Un sentiment de fierté. Comme un devoir accomplit. Celui d’avoir convaincu mes frères de la nécessité du retour aux sources, de la considération de nos valeurs identitaires. Voyez vous à travers ça nous renforçons l’offre du Cameroun pour le monde. Voilà Hermès qui a suivi et c’est le Cameroun qui ainsi se vend à travers le monde. Ce sentiment de fierté a commencé depuis le Cameroun lorsque les Camerounais d’autres régions l’ont adopté avec fierté. Vous verrez locko dans mon clip Lomdie être heureux de mettre cette tenue à mes cotés. A la fin du tournage il était très jaloux de ses tenues.

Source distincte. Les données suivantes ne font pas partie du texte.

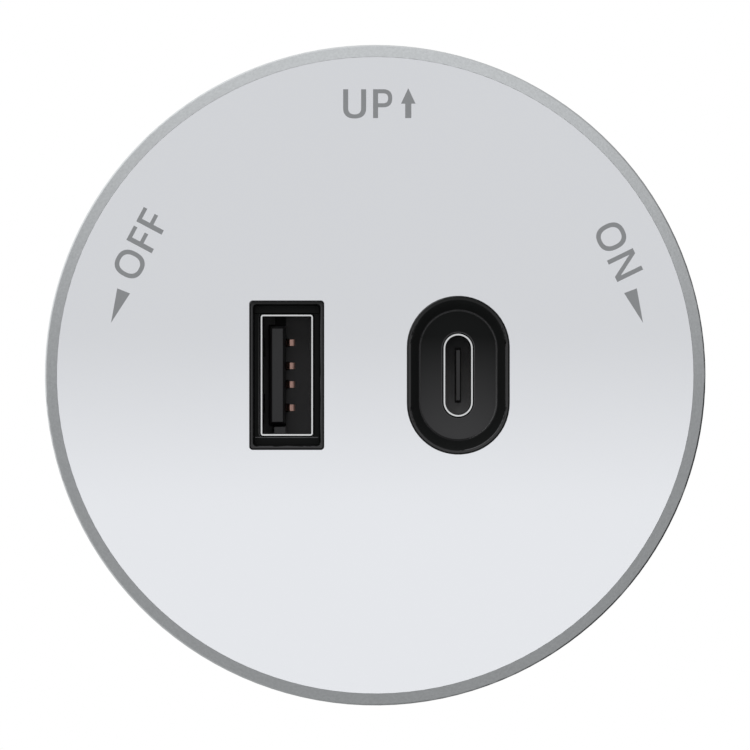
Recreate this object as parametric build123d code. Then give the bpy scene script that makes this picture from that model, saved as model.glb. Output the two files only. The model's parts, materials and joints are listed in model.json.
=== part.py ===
from build123d import *
import os
from math import cos, radians, sin

# Power track USB socket. All sizes are in millimetres.
# The wall track's front face is the plane y = 0 and the stem points into the track, along +Y.
# The face looks towards -Y, +Z is up, and the twist axis is the Y axis.

# Head
head_diameter = 71.0
head_depth = 28.0
rear_gap = 1.0
rim_bevel = 1.3
rim_shoulder = 0.65
rim_length = 4.5
rim_wall = 1.6
rim_fit = 0.05
rim_step = 0.1
shell_draft = 0.4
shell_wall = 1.6
front_floor = 1.6
rear_edge_radius = 0.6
panel_thickness = 1.2
panel_fit = 0.02

# USB-A opening, bezel and receptacle
usb_a_offset = 9.5
a_bezel_width = 8.0
a_bezel_height = 16.0
a_bezel_corner = 0.35
a_recess_depth = 1.5
a_recess_draft = 0.12
a_band_depth = 0.15
a_shell_width = 5.65
a_shell_height = 13.05
a_shell_corner = 0.3
sharpest_corner = 0.03
a_tongue_thickness = 1.72
a_tongue_height = 10.6
a_tongue_offset = 1.005
a_tongue_setback = 1.3
a_tongue_bevel = 0.3
a_tongue_lead = 3.6
a_block_depth = 4.2
a_key_height = 0.7
a_key_width = 1.2
a_contact_pitches = (-3.5, -1.0, 1.0, 3.5)
a_contact_width = 0.7
a_contact_bulge = 0.84
a_contact_crest = 1.4
a_contact_tip_share = 0.36
a_contact_hook_depth = 0.12
a_contact_mouth = 0.4
a_well_depth = 2.5
a_well_gap = 0.18
a_contact_length = 4.4
a_finger_width = 2.0
a_finger_length = 5.4
a_finger_setback = 2.4
a_finger_bend = 0.25
a_finger_slot = 0.3
a_finger_lead = 1.6
a_finger_spacing = 6.0

# USB-C opening, bezel and receptacle
usb_c_offset = 8.92
c_bezel_width = 11.0
c_bezel_height = 17.0
c_plate_width = 8.34
c_plate_height = 14.0
c_recess_depth = 1.7
c_plate_step = 0.12
c_plate_gap = 0.05
c_plate_round = 0.1
c_shell_width = 3.16
c_shell_height = 8.94
c_cavity_depth = 6.2
c_tongue_thickness = 0.42
c_tongue_height = 5.42
c_tongue_bevel = 0.05
c_tongue_setback = 1.2
c_contact_count = 12
c_contact_pitch = 0.45
c_contact_width = 0.25
c_contact_length = 3.2
c_contact_thickness = 0.05
c_well_depth = 1.0
c_well_gap = 0.13
c_well_end_gap = 0.26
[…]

- Quelles sont les autres moyens que tu comptes mettre sur pied pour continuer à valoriser cette culture assez riche et inspirée ?
Très prochainement je livrerai un nouveau projet où je m’attaque à un autre rythme populaire de l’ouest Cameroun : le samali. Le public connait la fertilité déprit du nomtema. Cela dit vous ne serez pas au bout de vos surprises.